_EXERCISE DIRECTIONS_. Go through the lines below and copy each one that holds the string "hinge".

_RECORDS TO PROCESS_.
==*==

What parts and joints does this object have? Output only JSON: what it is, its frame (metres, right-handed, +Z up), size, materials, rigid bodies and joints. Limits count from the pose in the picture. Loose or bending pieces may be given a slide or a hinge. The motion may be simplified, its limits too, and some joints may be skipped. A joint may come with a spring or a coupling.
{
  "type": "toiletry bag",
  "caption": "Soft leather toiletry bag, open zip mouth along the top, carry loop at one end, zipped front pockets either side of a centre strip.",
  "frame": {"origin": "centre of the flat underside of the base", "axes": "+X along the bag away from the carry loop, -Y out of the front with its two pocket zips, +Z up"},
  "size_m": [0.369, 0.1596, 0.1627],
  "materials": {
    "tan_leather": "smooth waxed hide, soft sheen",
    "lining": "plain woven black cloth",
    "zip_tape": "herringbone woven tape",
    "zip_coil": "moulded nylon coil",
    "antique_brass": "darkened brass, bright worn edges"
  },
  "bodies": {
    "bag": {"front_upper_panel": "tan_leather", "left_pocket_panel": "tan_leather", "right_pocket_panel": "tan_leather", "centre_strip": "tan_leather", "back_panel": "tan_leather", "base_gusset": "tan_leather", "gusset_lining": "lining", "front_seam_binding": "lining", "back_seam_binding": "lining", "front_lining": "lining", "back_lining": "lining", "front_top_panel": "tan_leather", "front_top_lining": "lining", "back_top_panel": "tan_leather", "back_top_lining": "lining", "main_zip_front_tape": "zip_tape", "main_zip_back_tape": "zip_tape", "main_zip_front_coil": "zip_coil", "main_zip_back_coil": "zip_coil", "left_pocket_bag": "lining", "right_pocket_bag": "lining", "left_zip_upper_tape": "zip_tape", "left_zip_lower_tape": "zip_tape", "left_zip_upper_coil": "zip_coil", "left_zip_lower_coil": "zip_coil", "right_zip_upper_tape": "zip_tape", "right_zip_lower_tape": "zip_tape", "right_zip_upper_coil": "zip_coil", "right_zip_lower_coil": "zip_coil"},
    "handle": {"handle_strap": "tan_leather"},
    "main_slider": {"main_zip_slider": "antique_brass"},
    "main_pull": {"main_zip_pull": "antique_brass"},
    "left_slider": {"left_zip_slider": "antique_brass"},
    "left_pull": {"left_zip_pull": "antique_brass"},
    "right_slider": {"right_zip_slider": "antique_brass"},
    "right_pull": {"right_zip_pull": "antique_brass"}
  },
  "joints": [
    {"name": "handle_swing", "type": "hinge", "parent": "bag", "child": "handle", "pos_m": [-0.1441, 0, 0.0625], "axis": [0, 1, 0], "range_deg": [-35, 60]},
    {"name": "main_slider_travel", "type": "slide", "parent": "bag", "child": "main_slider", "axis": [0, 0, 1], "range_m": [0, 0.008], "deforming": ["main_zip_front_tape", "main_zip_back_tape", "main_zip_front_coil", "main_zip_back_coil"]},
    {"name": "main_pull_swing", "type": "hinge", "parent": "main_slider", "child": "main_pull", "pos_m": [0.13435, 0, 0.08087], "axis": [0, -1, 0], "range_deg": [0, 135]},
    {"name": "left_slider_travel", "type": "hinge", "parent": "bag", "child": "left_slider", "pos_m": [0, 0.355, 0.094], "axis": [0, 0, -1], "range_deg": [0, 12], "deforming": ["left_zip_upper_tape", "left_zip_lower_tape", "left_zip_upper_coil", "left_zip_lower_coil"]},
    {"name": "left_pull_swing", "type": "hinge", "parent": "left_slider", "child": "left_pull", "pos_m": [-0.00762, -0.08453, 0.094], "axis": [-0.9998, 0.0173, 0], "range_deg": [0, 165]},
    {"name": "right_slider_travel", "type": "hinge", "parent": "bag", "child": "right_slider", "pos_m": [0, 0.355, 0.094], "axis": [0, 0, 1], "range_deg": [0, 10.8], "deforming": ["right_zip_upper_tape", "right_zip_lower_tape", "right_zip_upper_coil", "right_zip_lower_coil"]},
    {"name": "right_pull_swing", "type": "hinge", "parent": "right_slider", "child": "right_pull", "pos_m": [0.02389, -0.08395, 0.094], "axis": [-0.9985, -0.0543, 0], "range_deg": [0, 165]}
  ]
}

==*==

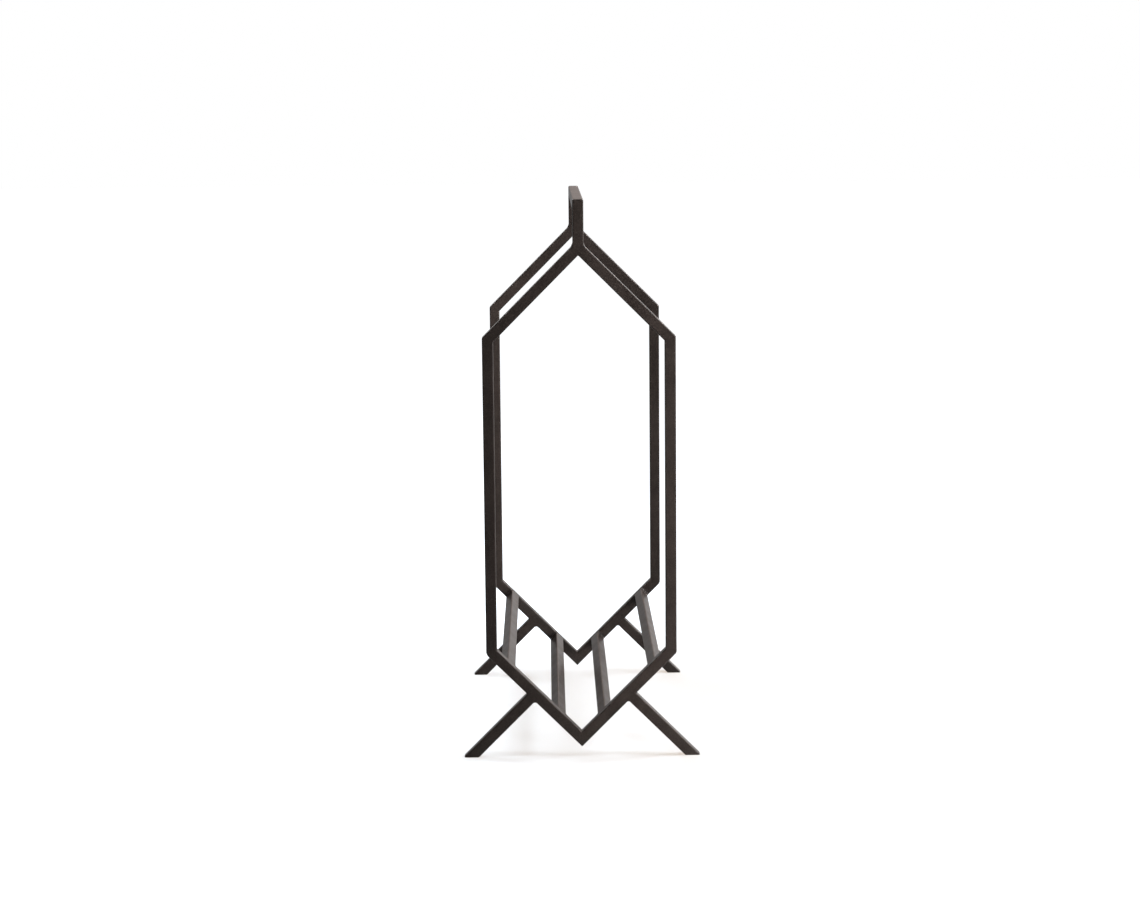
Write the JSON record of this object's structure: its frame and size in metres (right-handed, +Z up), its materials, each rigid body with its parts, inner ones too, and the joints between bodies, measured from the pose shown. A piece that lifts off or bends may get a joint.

==*==

_ANSWER TO THIS PROBLEM_.
What parts and joints does this object have? Output only JSON: what it is, its frame (metres, right-handed, +Z up), size, materials, rigid bodies and joints. Limits count from the pose in the picture. Loose or bending pieces may be given a slide or a hinge. The motion may be simplified, its limits too, and some joints may be skipped. A joint may come with a spring or a coupling.
    {"name": "handle_swing", "type": "hinge", "parent": "bag", "child": "handle", "pos_m": [-0.1441, 0, 0.0625], "axis": [0, 1, 0], "range_deg": [-35, 60]},
    {"name": "main_pull_swing", "type": "hinge", "parent": "main_slider", "child": "main_pull", "pos_m": [0.13435, 0, 0.08087], "axis": [0, -1, 0], "range_deg": [0, 135]},
    {"name": "left_slider_travel", "type": "hinge", "parent": "bag", "child": "left_slider", "pos_m": [0, 0.355, 0.094], "axis": [0, 0, -1], "range_deg": [0, 12], "deforming": ["left_zip_upper_tape", "left_zip_lower_tape", "left_zip_upper_coil", "left_zip_lower_coil"]},
    {"name": "left_pull_swing", "type": "hinge", "parent": "left_slider", "child": "left_pull", "pos_m": [-0.00762, -0.08453, 0.094], "axis": [-0.9998, 0.0173, 0], "range_deg": [0, 165]},
    {"name": "right_slider_travel", "type": "hinge", "parent": "bag", "child": "right_slider", "pos_m": [0, 0.355, 0.094], "axis": [0, 0, 1], "range_deg": [0, 10.8], "deforming": ["right_zip_upper_tape", "right_zip_lower_tape", "right_zip_upper_coil", "right_zip_lower_coil"]},
    {"name": "right_pull_swing", "type": "hinge", "parent": "right_slider", "child": "right_pull", "pos_m": [0.02389, -0.08395, 0.094], "axis": [-0.9985, -0.0543, 0], "range_deg": [0, 165]}